Uncle Mick arrived about 15 mins later and said he'd found a nice place nearby called Wolds Way Lavender, where he'd had some lunch of fish & chips. He suggested we stop there for a comfort break before heading home. Mum offered to treat us all to tea and cake. Uncle Mick said he'd pay but Mum insisted since he'd done the driving and had sponsored me too. It was a really nice place. Mum got herself a lavender candle with a pretty shade .... she does love her candles and really didn't need a new one but it is pretty and will take a tealight once the candle is used up, so she will be able to reuse it!
Uncle Mick got a Wolds Way Lavender 
teaspoon for his collection and Mel got a keyring.
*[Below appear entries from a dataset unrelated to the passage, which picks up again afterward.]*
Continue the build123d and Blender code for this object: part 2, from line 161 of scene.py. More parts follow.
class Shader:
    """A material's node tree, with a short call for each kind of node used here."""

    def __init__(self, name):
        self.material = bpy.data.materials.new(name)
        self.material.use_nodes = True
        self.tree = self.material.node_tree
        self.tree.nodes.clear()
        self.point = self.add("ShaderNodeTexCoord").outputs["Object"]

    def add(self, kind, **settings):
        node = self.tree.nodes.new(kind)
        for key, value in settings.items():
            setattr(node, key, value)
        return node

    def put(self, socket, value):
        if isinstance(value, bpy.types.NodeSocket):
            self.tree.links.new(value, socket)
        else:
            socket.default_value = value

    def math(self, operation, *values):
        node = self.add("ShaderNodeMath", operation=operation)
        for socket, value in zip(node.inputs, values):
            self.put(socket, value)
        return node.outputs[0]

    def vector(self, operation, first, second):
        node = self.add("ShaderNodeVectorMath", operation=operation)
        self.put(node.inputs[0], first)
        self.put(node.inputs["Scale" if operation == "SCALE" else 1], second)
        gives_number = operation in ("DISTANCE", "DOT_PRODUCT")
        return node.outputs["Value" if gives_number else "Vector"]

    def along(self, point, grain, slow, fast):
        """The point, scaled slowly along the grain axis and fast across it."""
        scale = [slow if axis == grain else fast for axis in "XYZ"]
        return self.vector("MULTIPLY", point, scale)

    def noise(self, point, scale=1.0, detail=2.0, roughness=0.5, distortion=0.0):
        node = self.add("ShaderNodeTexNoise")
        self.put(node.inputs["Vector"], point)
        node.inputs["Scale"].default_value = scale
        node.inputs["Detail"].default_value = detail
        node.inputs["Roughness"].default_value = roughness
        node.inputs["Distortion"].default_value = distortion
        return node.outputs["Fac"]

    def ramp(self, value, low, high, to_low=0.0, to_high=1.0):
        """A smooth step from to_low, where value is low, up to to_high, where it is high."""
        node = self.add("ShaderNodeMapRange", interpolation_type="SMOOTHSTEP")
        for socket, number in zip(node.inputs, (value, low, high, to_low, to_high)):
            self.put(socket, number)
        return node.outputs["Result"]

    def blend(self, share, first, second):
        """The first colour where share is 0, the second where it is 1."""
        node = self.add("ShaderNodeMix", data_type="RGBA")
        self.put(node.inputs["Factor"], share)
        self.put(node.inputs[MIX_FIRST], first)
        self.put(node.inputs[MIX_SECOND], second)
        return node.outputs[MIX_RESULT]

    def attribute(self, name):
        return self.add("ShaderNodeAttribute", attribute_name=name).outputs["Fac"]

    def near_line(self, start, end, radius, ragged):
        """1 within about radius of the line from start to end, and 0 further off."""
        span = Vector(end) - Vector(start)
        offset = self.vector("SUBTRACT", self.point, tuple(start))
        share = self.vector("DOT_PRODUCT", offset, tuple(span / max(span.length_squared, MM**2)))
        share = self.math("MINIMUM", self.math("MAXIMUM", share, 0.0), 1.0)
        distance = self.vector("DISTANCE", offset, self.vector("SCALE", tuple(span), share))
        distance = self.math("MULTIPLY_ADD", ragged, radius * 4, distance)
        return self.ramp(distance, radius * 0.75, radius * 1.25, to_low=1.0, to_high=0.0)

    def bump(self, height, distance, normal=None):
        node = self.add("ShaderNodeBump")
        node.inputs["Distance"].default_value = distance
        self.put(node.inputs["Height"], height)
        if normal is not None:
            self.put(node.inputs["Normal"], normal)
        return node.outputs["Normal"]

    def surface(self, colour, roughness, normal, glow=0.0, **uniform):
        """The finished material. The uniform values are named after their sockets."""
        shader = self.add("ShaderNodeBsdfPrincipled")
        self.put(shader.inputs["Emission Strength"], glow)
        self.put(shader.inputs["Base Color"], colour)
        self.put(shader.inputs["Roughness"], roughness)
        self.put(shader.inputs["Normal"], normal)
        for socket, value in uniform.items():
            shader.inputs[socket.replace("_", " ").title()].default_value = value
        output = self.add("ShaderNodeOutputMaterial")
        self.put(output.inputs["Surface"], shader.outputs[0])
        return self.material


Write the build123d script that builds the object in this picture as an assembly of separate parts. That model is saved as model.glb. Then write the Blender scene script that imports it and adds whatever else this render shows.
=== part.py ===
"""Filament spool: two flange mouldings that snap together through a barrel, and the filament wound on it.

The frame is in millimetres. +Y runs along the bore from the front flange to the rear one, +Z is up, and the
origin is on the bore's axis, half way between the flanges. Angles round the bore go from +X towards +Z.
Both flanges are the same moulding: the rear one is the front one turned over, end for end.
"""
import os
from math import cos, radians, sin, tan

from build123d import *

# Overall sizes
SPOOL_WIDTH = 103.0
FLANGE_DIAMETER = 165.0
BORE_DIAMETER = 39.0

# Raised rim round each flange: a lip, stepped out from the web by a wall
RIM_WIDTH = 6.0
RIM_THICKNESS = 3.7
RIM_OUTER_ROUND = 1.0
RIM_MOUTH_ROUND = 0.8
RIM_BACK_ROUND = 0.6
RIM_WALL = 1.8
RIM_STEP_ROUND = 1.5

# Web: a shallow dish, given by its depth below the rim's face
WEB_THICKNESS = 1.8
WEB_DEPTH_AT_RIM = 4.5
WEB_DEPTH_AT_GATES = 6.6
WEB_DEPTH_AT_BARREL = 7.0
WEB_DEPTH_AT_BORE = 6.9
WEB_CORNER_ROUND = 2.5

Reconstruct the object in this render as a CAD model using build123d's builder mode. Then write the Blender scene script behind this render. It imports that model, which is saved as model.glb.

What did I get? I got a free Thornton's triple chocolate icecream!! The lady behind the counter had asked Mum what we'd been doing for the day and she told her all about my walk and why I am doing it, so the lady said I deserved a reward of an icecream and let me choose whichever one I wanted. Mum knew I'd get a chocolate one and Uncle Mick said he knew I enjoyed it because I had it all around my mouth! (9miles completed)


When we got out the car once we were home again, we were really stiff and tired. Mum & I just had more sandwiches, salad, fruit & the unfinished snacks that we had taken with us for tea, because we were both too tired to wait for something to cook. I went to bed when I'd finished eating and Mum said she wasn't moving til morning and would sleep on the settee rather than try to climb the stairs because her hips ached.

Today, we have written the blog and watched the showjumping in the Olympics at Horseguard's Parade. It was very exciting and Team GB won their first gold medal for showjumping in over 50 years!